West China City Daily
- Native name: 华西都市报
- Type: Daily newspaper
- Format: Broadsheet
- Owner: Sichuan Daily Newspaper Industry Group
- Publisher: West China City Daily Agency
- Founded: 1 January 1995; 31 years ago
- Language: Simplified Chinese
- Headquarters: Chengdu
- OCLC number: 144519329
- Website: wccdaily.com.cn

= West China City Daily =

Simplified Chinese newspaper

West China City Daily (WCCD; 华西都市报), also translated as West China Metropolis Daily, is a daily newspaper based in Chengdu, owned by the Sichuan Daily Newspaper Group (四川日报报业集团).
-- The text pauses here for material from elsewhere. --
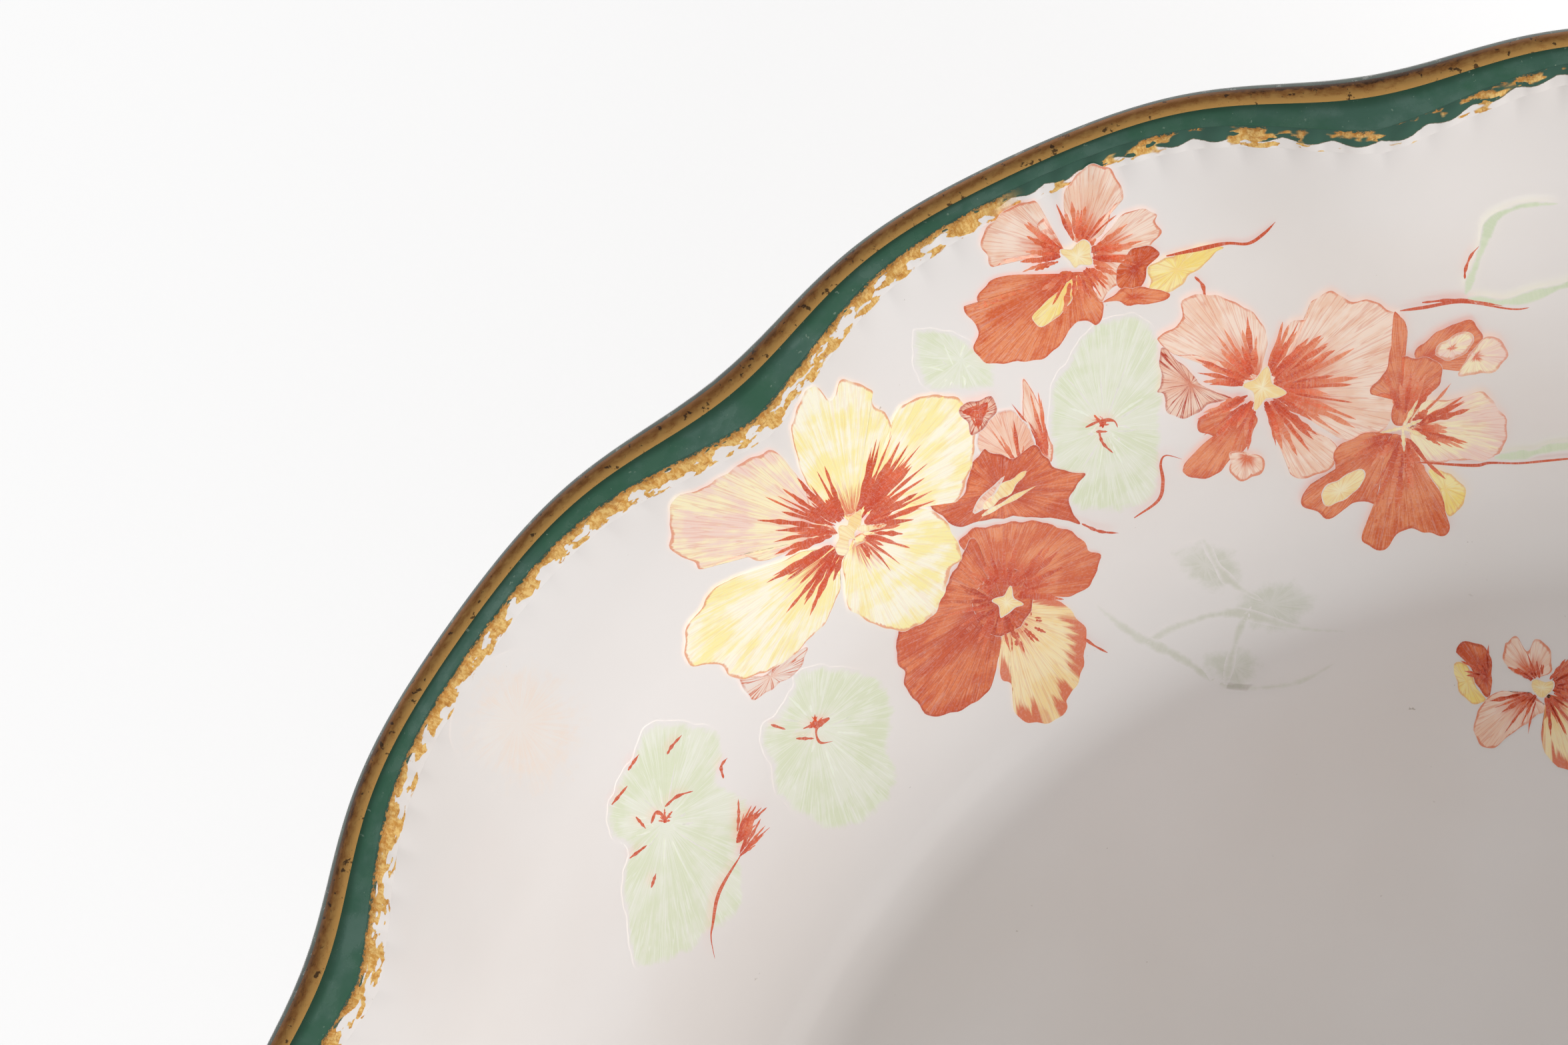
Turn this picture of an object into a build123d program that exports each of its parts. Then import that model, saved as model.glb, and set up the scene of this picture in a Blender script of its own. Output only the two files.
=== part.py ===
"""A round porcelain serving bowl with a scalloped, gilded rim and floral transfers.

All lengths are millimetres.  +Z is up, the bowl's axis is the Z axis, the origin is the
centre of the ring it stands on, and one crest of the scalloped rim points along +X.

The pieces, in the order in which a pottery makes them:
  bowl_body           the moulded wall and floor
  foot_ring           the turned ring that is stuck under the floor before firing
  inner_spray_N       the floral transfers on the inside of the wall
  well_sprig          the small floral transfer on the floor
  outer_spray_N       the floral transfers on the outside of the wall
  green_rim_band      the green enamel inside the rim, narrow at a crest and wide at a notch
  gold_lace_border    the gold border that closes the green band
  gold_rim_line       the gold line on top of the lip
  outer_edge_enamel   the green enamel on the outside of the lip
"""
from build123d import *
from math import cos, pi, radians, sin, sqrt
import os

# ---- overall sizes of the porcelain ---------------------------------------------------
overall_diameter = 244.0
overall_height = 63.0

# ---- the scalloped outline --------------------------------------------------------------
lobe_count = 12
notch_depth = 3.1
notch_sharpness = 2.5
outer_notch_share = 0.78
lobe_fade_start = 0.4

# ---- the section of the wall --------------------------------------------------------------
floor_thickness = 3.8
rim_thickness = 2.8
floor_handle = 16.0
rim_handle = 29.0
flare_angle = 35.0

# ---- the foot ring ------------------------------------------------------------------------
foot_height = 4.5
foot_diameter = 132.0
foot_top_width = 7.0
foot_bottom_width = 3.4
foot_edge_rounding = 1.0
floor_ledge = 3.0

# ---- the decoration -------------------------------------------------------------------------
# A place near the rim is its distance, along the section, inwards from the lip's inner
# edge.  It is below zero on the rounded lip, and on the outside of the wall beyond that.
coat_thickness = 0.2
gold_line_middle = -1.35
gold_line_width = 1.15
green_edge_at_crest = 0.5
green_edge_at_notch = 2.7
lace_width_at_crest = 1.0
lace_width_at_notch = 1.3
enamel_drop = 2.0

# A transfer is a long patch: its places on the wall are shares of the way from the
# floor's edge to the lip, and its angles are degrees.
spray_count = 3
inner_spray_middle_angle = 129.0
inner_spray_half_angle = 27.0
inner_spray_low = 0.17
inner_spray_high = 0.85
outer_spray_middle_angle = 119.0
outer_spray_half_angle = 15.0
outer_spray_low = 0.22
outer_spray_high = 0.62
well_sprig_middle_angle = 84.0
well_sprig_half_angle = 26.0
well_sprig_inner_radius = 42.0
well_sprig_outer_gap = 2.5

# ---- how finely the wall is described -------------------------------------------------------
points_per_lobe = 12
wall_stations = 14
lip_stations = 5
coat_steps_across = 3
transfer_steps_across = 8
transfer_steps_along = 24

# ---- sizes that follow from the ones above --------------------------------------------------
bowl_radius = overall_diameter / 2
floor_radius = foot_diameter / 2 + foot_top_width / 2 + floor_ledge
lip_radius = rim_thickness / 2
lip_centre_radius = bowl_radius - lip_radius
lip_centre_height = overall_height - lip_radius
floor_middle_height = foot_height + floor_thickness / 2
lip_length = pi * lip_radius
wall_speed_at_lip = 3 * rim_handle


def notch(angle):
    """How deep in a notch an angle is: 0 on a crest, 1 in the middle of a notch."""
    return ((1 - cos(lobe_count * angle)) / 2) ** notch_sharpness


def scalloped_wire(radius, height, share):
    """A closed curve round the axis, with a share of the rim's notches."""
    count = lobe_count * points_per_lobe
    points = []
    for step in range(count):
        angle = 2 * pi * step / count
        reach = radius - share * notch_depth * notch(angle)
        points.append(Vector(reach * cos(angle), reach * sin(angle), height))
    knots = [step / count for step in range(count + 1)]
    return Wire([Edge.make_spline(points, periodic=True, parameters=knots)])


def wall_middle(along):
    """The middle of the wall's section: radius, height and the wall's direction.

    The curve is a cubic Bezier, level at the floor's edge and flared at the lip.
    """
    flare = radians(flare_angle)
    start = Vector(floor_radius, floor_middle_height)
    end = Vector(lip_centre_radius, lip_centre_height)
    first = start + Vector(floor_handle, 0)
    second = end - Vector(cos(flare), sin(flare)) * rim_handle
    back = 1 - along
    place = (
        start * back**3
        + first * (3 * along * back**2)
        + second * (3 * along**2 * back)
        + end * along**3
    )
    direction = (
        (first - start) * back**2
        + (second - first) * (2 * along * back)
        + (end - second) * along**2
    )
    return place, direction.normalized()


def lobe_share(along):
    """The share of the notches at a place on the wall: none low down, all at the lip."""
    rise = max(0.0, (along - lobe_fade_start) / (1 - lobe_fade_start))
    return rise**1.5


def wall_face(along, side, grow):
    """A station on the wall's face: side is +1 inside and -1 outside."""
    place, direction = wall_middle(along)
    thickness = floor_thickness + (rim_thickness - floor_thickness) * along
    away = Vector(-direction.Y, direction.X) * (side * (thickness / 2 + grow))
    share = lobe_share(along) * (1 if side > 0 else outer_notch_share)
    return place.X + away.X, place.Y + away.Y, share


def lip_face(turn, grow):
    """A station on the rounded lip: turn is 0 at its inner face and 1 at its outer face."""
    angle = radians(flare_angle) + pi / 2 - pi * turn
    radius = lip_radius + grow
    share = 1 - (1 - outer_notch_share) * turn
    reach = lip_centre_radius + radius * cos(angle)
    return reach, lip_centre_height + radius * sin(angle), share


def bowl_stations():
    """The whole section, from the floor over the lip to the underside."""
    floor_top = floor_middle_height + floor_thickness / 2
    floor_bottom = floor_middle_height - floor_thickness / 2
    stations = [(floor_radius - floor_ledge, floor_top, 0)]
    for step in range(wall_stations):
        stations.append(wall_face(step / wall_stations, 1, 0))
    for step in range(lip_stations + 1):
        stations.append(lip_face(step / lip_stations, 0))
    for step in range(wall_stations - 1, -1, -1):
        stations.append(wall_face(step / wall_stations, -1, 0))
    stations.append((floor_radius - floor_ledge, floor_bottom, 0))
    return stations


def bowl_solid():
    """The bowl's body: one skin lofted over the whole section, closed by the flat floor."""
    return Solid.make_loft([scalloped_wire(*station) for station in bowl_stations()])


def rim_face(distance, grow):
    """A station near the rim, at a distance along the section from the lip's inner edge."""
    if distance >= 0:
        return wall_face(1 - distance / wall_speed_at_lip, 1, grow)
    if distance >= -lip_length:
        return lip_face(-distance / lip_length, grow)
    return wall_face(1 + (distance + lip_length) / wall_speed_at_lip, -1, grow)


def face_point(station, angle):
    """A station's point at an angle round the bowl."""
    radius, height, share = station
    reach = radius - share * notch_depth * notch(angle)
    return Vector(reach * cos(angle), reach * sin(angle), height)


def rim_wire(at_crest, at_notch, grow):
    """A closed curve along the rim whose distance from the lip differs at the notches."""
    count = lobe_count * points_per_lobe
    points = []
    for step in range(count):
        angle = 2 * pi * step / count
        distance = at_crest + (at_notch - at_crest) * notch(angle)
        points.append(face_point(rim_face(distance, grow), angle))
    knots = [step / count for step in range(count + 1)]
    return Wire([Edge.make_spline(points, periodic=True, parameters=knots)])


def rim_coat(outer, inner):
    """A coat round the rim between two edges, each given at a crest and at a notch."""
    wires = []
    for grow, steps in ((0, range(coat_steps_across + 1)), (coat_thickness, None)):
        for step in steps or range(coat_steps_across, -1, -1):
            share = step / coat_steps_across
            at_crest = outer[0] + (inner[0] - outer[0]) * share
            at_notch = outer[1] + (inner[1] - outer[1]) * share
            wires.append(rim_wire(at_crest, at_notch, grow))
    return Solid.make_loft(wires + [wires[0]], ruled=True)


def transfer(station, middle_angle, half_angle, low, high):
    """A long thin patch with rounded ends, lofted from upright sections.

    station gives the section's point at a place between low and high, with a coat.
    """
    sections = []
    for step in range(transfer_steps_along + 1):
        side = 2 * step / transfer_steps_along - 1
        angle = radians(middle_angle + side * half_angle)
        fullness = sqrt(1 - (0.97 * side) ** 2)
        middle = (low + high) / 2
        half = (high - low) / 2 * fullness
        places = [
            middle + half * (2 * across / transfer_steps_across - 1)
            for across in range(transfer_steps_across + 1)
        ]
        under = [face_point(station(place, 0), angle) for place in places]
        over = [face_point(station(place, coat_thickness), angle) for place in places]
        sections.append(
            Wire(
                [
                    Edge.make_spline(under),
                    Edge.make_line(under[-1], over[-1]),
                    Edge.make_spline(over[::-1]),
                    Edge.make_line(over[0], under[0]),
                ]
            )
        )
    return Solid.make_loft(sections, ruled=True)


def inner_station(place, grow):
    """A station on the inside of the wall."""
    return wall_face(place, 1, grow)


def outer_station(place, grow):
    """A station on the outside of the wall."""
    return wall_face(place, -1, grow)


def floor_station(radius, grow):
    """A station on the level floor."""
    return radius, floor_middle_height + floor_thickness / 2 + grow, 0


def foot_ring():
    """The turned ring: straight flanks that narrow downwards, with rounded edges."""
    middle = foot_diameter / 2
    top = foot_top_width / 2
    bottom = foot_bottom_width / 2
    corners = [
        (middle - top, foot_height),
        (middle - bottom, 0),
        (middle + bottom, 0),
        (middle + top, foot_height),
    ]
    with BuildPart() as ring:
        with BuildSketch(Plane.XZ) as section:
            Polygon(*corners, align=None)
            low = section.vertices().sort_by(Axis.Y)[:2]
            fillet(low, foot_edge_rounding)
        revolve(axis=Axis.Z)
    return ring.part


def write(shape, name):
    """Write one named piece."""
    shape.label = name
    export_step(shape, f"parts/{name}.step")
    print(name, round(shape.volume, 1))


os.makedirs("parts", exist_ok=True)

write(bowl_solid(), "bowl_body")
write(foot_ring(), "foot_ring")

line_outer = (gold_line_middle - gold_line_width / 2,) * 2
line_inner = (gold_line_middle + gold_line_width / 2,) * 2
green_inner = (green_edge_at_crest, green_edge_at_notch)
lace_inner = (
    green_edge_at_crest + lace_width_at_crest,
    green_edge_at_notch + lace_width_at_notch,
)
enamel_outer = (-lip_length - enamel_drop,) * 2
write(rim_coat(enamel_outer, line_outer), "outer_edge_enamel")
write(rim_coat(line_outer, line_inner), "gold_rim_line")
write(rim_coat(line_inner, green_inner), "green_rim_band")
write(rim_coat(green_inner, lace_inner), "gold_lace_border")

for number in range(spray_count):
    turn = number * 360 / spray_count
    inner = transfer(
        inner_station,
        inner_spray_middle_angle + turn,
        inner_spray_half_angle,
        inner_spray_low,
        inner_spray_high,
    )
    write(inner, f"inner_spray_{number + 1}")
    outer = transfer(
        outer_station,
        outer_spray_middle_angle + turn,
        outer_spray_half_angle,
        outer_spray_low,
        outer_spray_high,
    )
    write(outer, f"outer_spray_{number + 1}")

sprig = transfer(
    floor_station,
    well_sprig_middle_angle,
    well_sprig_half_angle,
    well_sprig_inner_radius,
    floor_radius - floor_ledge - well_sprig_outer_gap,
)
write(sprig, "well_sprig")
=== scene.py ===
# %% [markdown]
# # A gilded porcelain serving bowl
# This lesson dresses a plain CAD bowl: glazed porcelain with a soft ripple under the rim, a
# green enamel band closed by brushed gold, and printed sprays of flowers.
# Lengths below are millimetres until a mesh is made.

# %% Load the fixed frame
import math
import bpy
import numpy as np
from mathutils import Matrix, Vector


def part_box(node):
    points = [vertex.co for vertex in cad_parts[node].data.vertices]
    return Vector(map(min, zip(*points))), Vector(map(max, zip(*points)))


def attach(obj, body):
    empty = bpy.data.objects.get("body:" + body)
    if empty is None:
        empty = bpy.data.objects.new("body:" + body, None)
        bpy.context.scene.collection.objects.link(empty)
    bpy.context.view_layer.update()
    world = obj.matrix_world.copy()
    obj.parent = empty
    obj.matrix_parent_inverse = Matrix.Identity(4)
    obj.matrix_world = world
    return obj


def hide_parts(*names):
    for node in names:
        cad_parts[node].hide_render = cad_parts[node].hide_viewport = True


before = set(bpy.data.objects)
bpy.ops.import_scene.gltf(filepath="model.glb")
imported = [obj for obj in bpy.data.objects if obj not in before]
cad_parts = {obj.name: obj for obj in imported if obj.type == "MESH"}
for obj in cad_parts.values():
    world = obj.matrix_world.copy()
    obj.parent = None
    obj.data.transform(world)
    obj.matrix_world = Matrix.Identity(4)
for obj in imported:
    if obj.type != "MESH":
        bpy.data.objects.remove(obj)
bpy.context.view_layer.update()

MM = 0.001
SEED = 12
body_low, body_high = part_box("bowl_body")
foot_low, foot_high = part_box("foot_ring")
print("nodes in the frame:", sorted(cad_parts))

# %% [markdown]
# ## The section of the wall
# A bowl is pressed over a mould, so one section curve turned round the axis describes it,
# and the twelve lobes only push that curve in and out near the rim.  The same formulas as
# the CAD part's give a surface on which the body, the bands and the flowers all sit.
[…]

WCCD was launched on 1 January 1995 as China's first “city newspaper,” pioneering a market-oriented model that combined news reporting with community services in response to the rise of China's urban middle class and consumer society.

Preparations for the newspaper began in early 1994, and the inaugural issue was published on New Year's Day 1995. It reached its peak circulation during the 2000s, becoming the largest newspaper in western China.

In 2014, the newspaper established Cover Media (封面传媒). On 4 May 2015, it launched the Cover News mobile news platform (封面新闻), after which it shifted its focus toward new media and integrated media operations.